It was one of the great irritations of my childhood that if my mother had a coupon for something, we had to use it. If we were out and wanted something, but the coupon had been left at home, we were forbidden from going ahead with the purchase until the next time, when the coupon could be redeemed. Mom, you’re going to spend more money on gas to come back than you’re going to save, we would argue in exasperation. No go. ##M:[more]##
She was sweet, but she sure knew how to hold her ground. It doesn’t take a rocket scientist to figure out the origins of the stubborn gene which I possess and which I am discovering in alarming degrees in my own children.
I now do the very same irritating coupon thing with my kids, and have gone so far as to dub myself the Coupon Queen. While I find this highly amusing, my children do not. What I don’t find so amusing is that I have indeed, turned into my mother in so many ways. I’ve always heard this happened to women in middle age — that they unconsciously find themselves emulating their own mothers in speech, behavior, and even dress, and while I would have scoffed at that notion as a teenager, I have to confess, everything you have heard on this subject is true.
Is it nature or nurture? Do we become our mothers because it is coded in the DNA, or is it because like animals in nature, we learn through mimicry, and mother is our first model of human behavior?
My mother also had a strong superstitious streak, which probably was passed on to her by her own mother. We love the family story about how grandma came out to California, saw our bed facing the wrong way — west (which symbolized death, finality, the end of things) — clucked her disapproval, and made us flip it around to face east (the sunrise, life, the beginning of new things). And just a couple of months later we were pregnant with Katie.

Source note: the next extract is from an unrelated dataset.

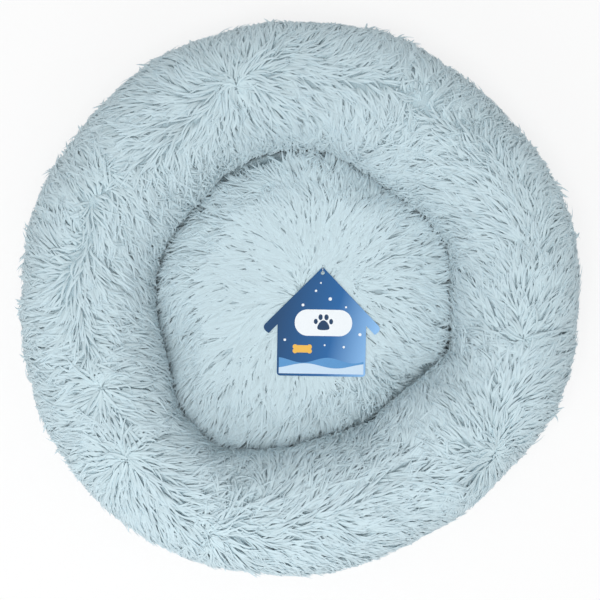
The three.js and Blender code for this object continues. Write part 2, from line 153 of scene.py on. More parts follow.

This event probably had less to do with superstition and more to do with feng shui, literally, wind and water, and the Asian belief that the forces of nature can be put into optimal alignment for good things to happen. Nonetheless, it probably was not the first time a Korean grandmother had something to do with the creation of the next generation. Lots of grandparents say come on, give us grandchildren already. How many can say they played an active role in making it happen?
My mother was superstitious about what I thought were odd things — such as scraping out every kernel of rice from the bowl so as not to leave any traces of wealth behind. But now, as an adult, I realize that is a variation on what I tell my kids — take what you want and don’t waste food, because there are children who go to bed hungry.
There were other things I didn’t understand, however, that were rooted in Korean superstition. I was so in love with my babies that I would coo at them and tell them they were the cutest, best babies in the world, and my mother would scold and warn me not to say that. She believed that saying such things would tempt the gods to be jealous, punish me for my pride, and take away my treasures of which my children were the most precious. Of course, I believed this was pretty much nonsense, but I did stop talking in superlatives.
However much I tried, I couldn’t help but be influenced by her beliefs. Amy Tan’s novel, “Joy Luck Club,” focuses on four Chinese mothers and their Chinese-American daughters and explores this idea of how ideas are passed from one generation to another — ideas both rational and irrational, rooted in fact, rooted in superstition.
I also find great comfort in the fact that my friend Janet Wong, noted children’s author, former entertainment attorney, UCLA and Yale Law School-educated, is also profoundly influenced by her Korean mother and just as superstitious as I in some ways. It was she, who has a Chinese father, who infected me with my latest superstition about the number four, which, in the Chinese language, is pronounced “si” a homonym for death, or to die, or to kill. This explains why in some parts of the Orient, some buildings don’t have elevators with the number four, or some roads skip that number in sequencing homes.
This also explains why I won’t let Will pick the number four for his sports jerseys, and why, when I am picking out avocados or oranges at the supermarket, I’ll take three or five, but never four. I drive past mile markers on the highway with a little bit of dread if they include that number, and I won’t put anything in the microwave for 44 seconds. Please don’t think I am crazy and consumed by this obsession to avoid this number. But I do think about it at the oddest times, including now, when my computer clock reads 9:44, but I rationalize it is only because I promised to have this column to my editor by 10:30.
I realize that I will probably see more and more of my mother in myself as I grow older, and she will laugh at this, just as I will start to recognize more of myself in my own children, especially my two daughters. Though understandably alarming in so many ways, it is also very cool to see the way things are passed along, not just physical characteristics, but mannerisms, beliefs, even superstitions. There is no fountain of youth from which to drink and become immortal. It is our children who give us that.